The Ultra HD Forum has conducted a survey asking pay TV operators and broadcasters for views about the body’s second round set of UHD specifications known as phase B. Phase A was the Ultra HD Forum’s first tranche of standards covering technologies already available commercially in 2016, including 4K 2160p resolution, the advanced BT.2020 color space and first versions of HDR, PQ and HLG, but frame rates only up to 60 fps and no NGA (Next Generation Audio).
Phase B embraces technologies that were on the drawing board early in 2016 but not yet available commercially or even in trials. The Ultra HD Forum now considers phase B technologies to be those likely to become available and deployed between two and five years from now, this being the period covered by its survey.

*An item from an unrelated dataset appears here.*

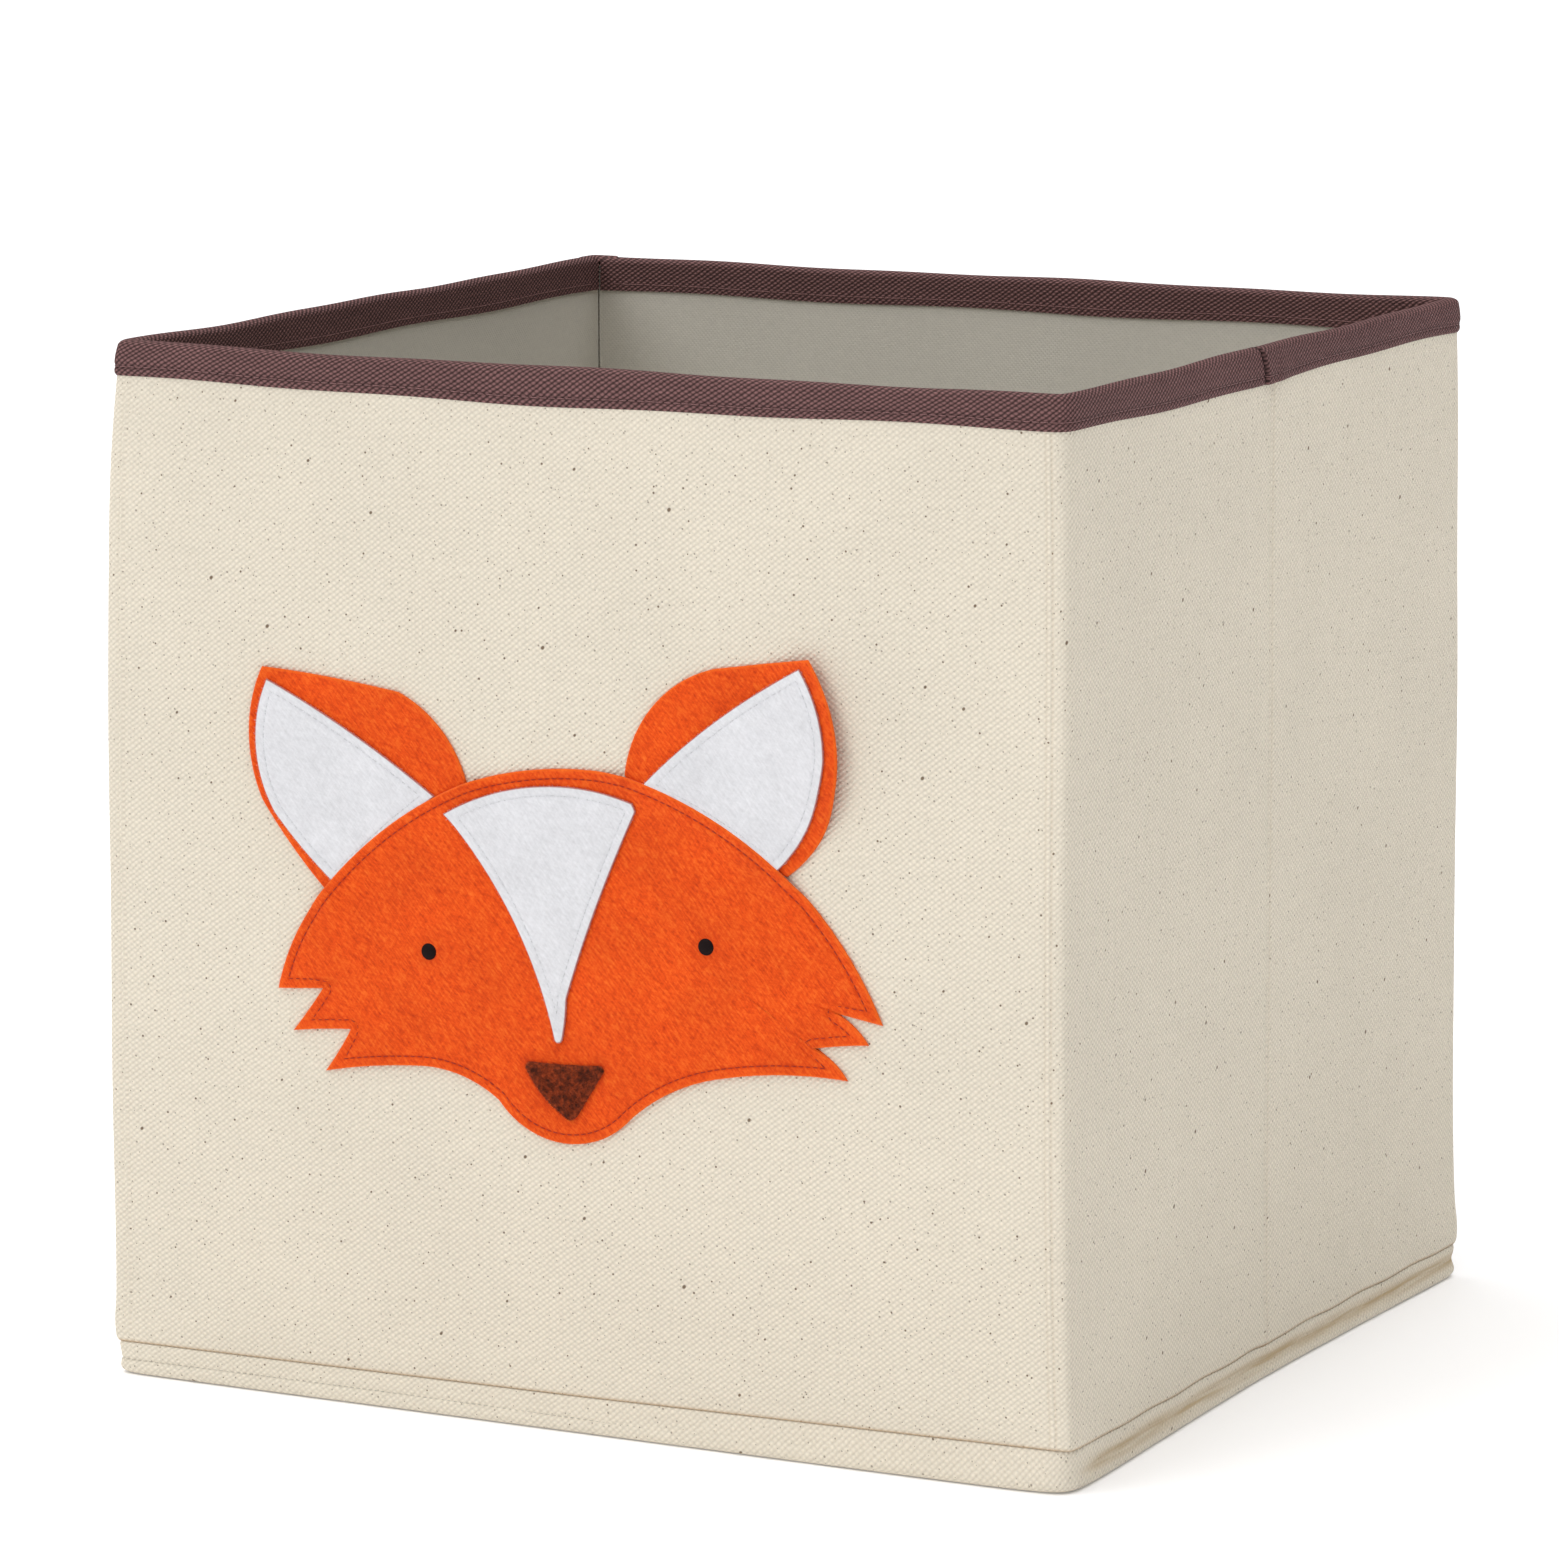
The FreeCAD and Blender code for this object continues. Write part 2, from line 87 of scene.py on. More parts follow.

As Faultline pointed out, phase B is most concerned with HFR and NGA. So, while these are supposedly included in the DVB’s first round of standards already on the table, the Ultra HD Forum views them as not yet available. The devil here lies in the details in that while the DVB has provided a guaranteed framework to give broadcasters the confidence to start developing UHD services now, the exact specifications remain to be defined. For example, HFR could mean going up to either 50 fps or 60 fps at the lower end, but 100 fps or even 120 fps to deliver a better experience still for fast moving action.

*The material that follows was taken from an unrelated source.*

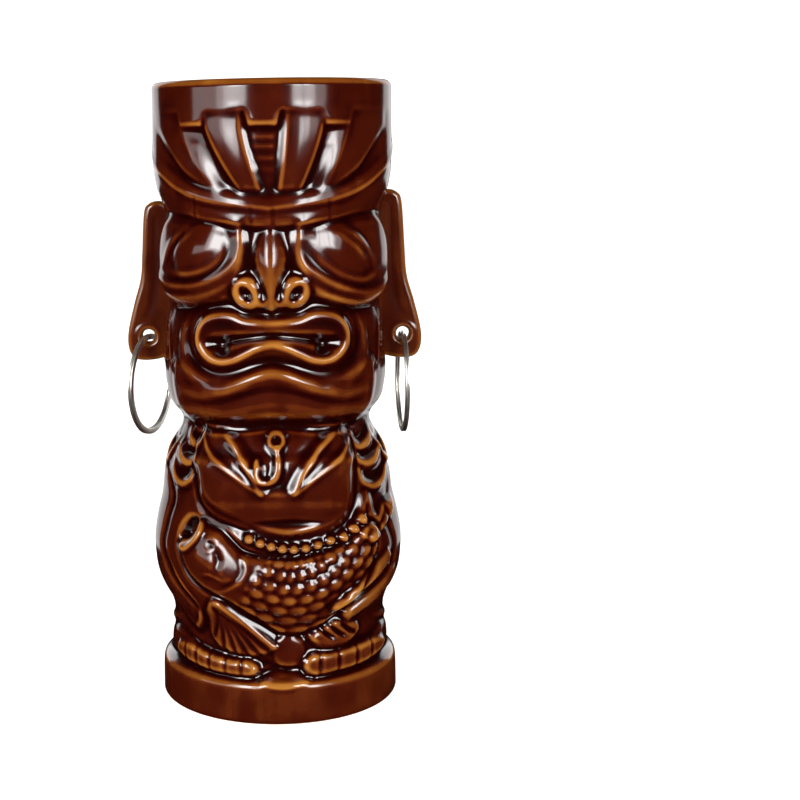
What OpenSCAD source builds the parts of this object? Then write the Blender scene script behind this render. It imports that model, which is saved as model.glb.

There is also a lot of debate over implementation of NGA, as was clear from the recent Next Generation Audio Summit organized by SVG Europe in conjunction with Dolby. This summit gave air to ongoing discussions over adoption of immersive and object-based audio. The message for broadcasters and operators is that it is time to get going with UHD tests and trials, especially of the earlier technologies listed under the Ultra HD Forum’s phase A, but too soon to deploy HFR or NGA at any scale.